In “Fragment 58,” the Dawn story illustrates the inevitability of aging. Sappho emphasizes Dawn’s power in Homeric language, adapting the expression “rosyfingered” that he uses to refer to her in the Iliad. She also employs her own romantic language, stressing the extent of Dawn’s efforts by referring to the depth of her love through hyperbolic language like “the ends of the earth.” The parallel that the speaker is drawing between herself and the Tithonos myth is a curious one. By focusing on Dawn’s role, she seems to equate herself both to the goddess, and to the aging Tithonos; she is both aging and attempting to halt her own aging, as the question “what could I do?” suggests. Perhaps the speaker simultaneously concerns herself with the aging of another (possibly the “you” who bites and “makes [her] way with the mouth” at the beginning of the poem), or perhaps the speaker is her own beloved.

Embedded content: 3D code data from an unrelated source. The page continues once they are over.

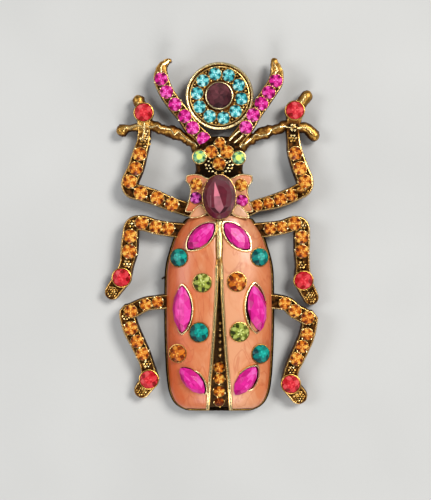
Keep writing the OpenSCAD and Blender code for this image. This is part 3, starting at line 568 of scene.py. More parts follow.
def srgb(*levels):
    """A colour from its 0 to 255 levels, by the sRGB formula."""
    parts = [c / 255 for c in levels]
    return tuple(c / 12.92 if c <= 0.04045 else ((c + 0.055) / 1.055) ** 2.4 for c in parts) + (1.0,)


class Nodes:
    """A material's nodes, made and linked by short calls."""

    def __init__(self, name):
        self.material = bpy.data.materials.new(name)
        self.material.use_nodes = True
        self.tree = self.material.node_tree
        self.shader = self.tree.nodes["Principled BSDF"]
        place = self.node("ShaderNodeTexCoord")
        scale = self.node("ShaderNodeVectorMath", operation="SCALE")
        scale.inputs["Scale"].default_value = 1 / MM
        self.link(place.outputs["Object"], scale.inputs[0])
        self.place = scale.outputs[0]

    def node(self, kind, **settings):
        made = self.tree.nodes.new(kind)
        for name, value in settings.items():
            setattr(made, name, value)
        return made

    def link(self, output, socket):
        self.tree.links.new(output, socket)

    def set(self, **values):
        for name, value in values.items():
            self.shader.inputs[name.replace("_", " ")].default_value = value

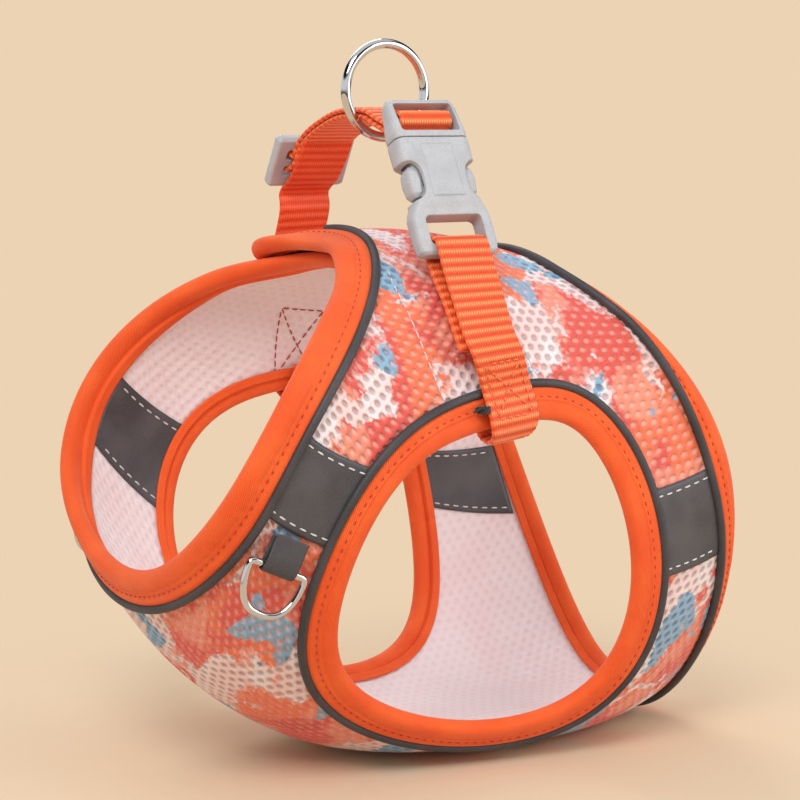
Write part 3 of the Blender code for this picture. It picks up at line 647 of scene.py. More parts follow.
def lining_material():
    """Pale air mesh, ribbed lengthwise."""
    sh = Shader("lining_mesh", (0.86, 0.68, 0.68), 0.75, Sheen_Weight=0.3)
    uv = sh.uv()
    net = sh.spread(cell_distance(sh, uv), 0.12, 0.42)
    tint = sh.noise(uv, 26.0, 2.0)
    colour = sh.mix(sh.spread(tint, 0.4, 0.65), (0.95, 0.87, 0.89), (0.93, 0.79, 0.81))
    # The holes are a little darker: painted shade.
    sh.set("Base Color", sh.mix(net, sh.multiplied(colour, (0.96, 0.94, 0.95)), colour))
    ribs = sh.node("ShaderNodeTexWave", {"Vector": sh.scaled(uv, (1.0, 900.0, 0.0)), "Scale": 1.0},
                   "Fac", bands_direction="Y")
    sh.bump(sh.math("ADD", net, sh.times(ribs, 0.3)), 0.0003, 0.6)
    return sh.material


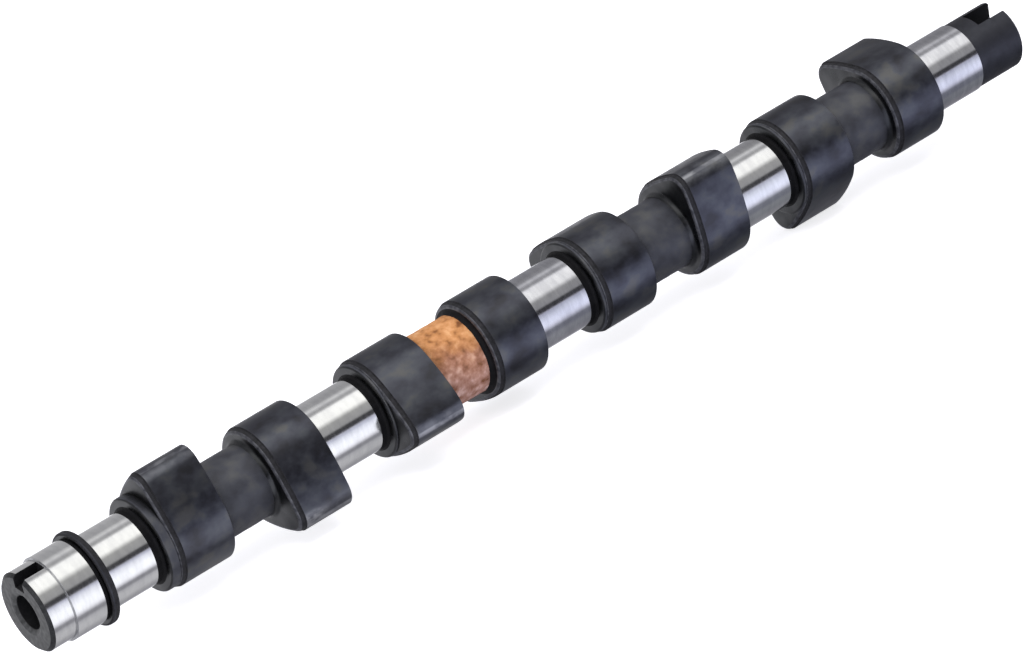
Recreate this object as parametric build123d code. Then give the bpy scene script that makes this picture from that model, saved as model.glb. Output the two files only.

Either way, the poem does end with the speaker’s desire, but not desire for either herself or another. Instead, she professes her love for “delicacy,” using a Greek word that could also be translated as “luxury” or “refined sensibility.” The luxurious imagery in lines 11 and 12 feel relevant here, as does Sappho’s own aristocratic lifestyle. As the speaker resigns herself to aging, she professes devotion to the kinds of beauty that can remain constant through life. Yet she isn’t quite satisfied with them. While she loves these things, she situates her desire somewhere else, with the “brilliance and beauty of the sun.” It is an impossible desire, and one which resonates with the Tithonos myth; Dawn is obviously associated with the rising sun, her journey “to the ends of the earth” suggests its journey across the sky, and the love between Tithonos and Dawn was as impossible as a mortal touching the heavens. By affirming such desire, the speaker ends the poem in a complex and dynamic reality, one which retains both the melancholy of various inevitabilities and the potential which life always holds.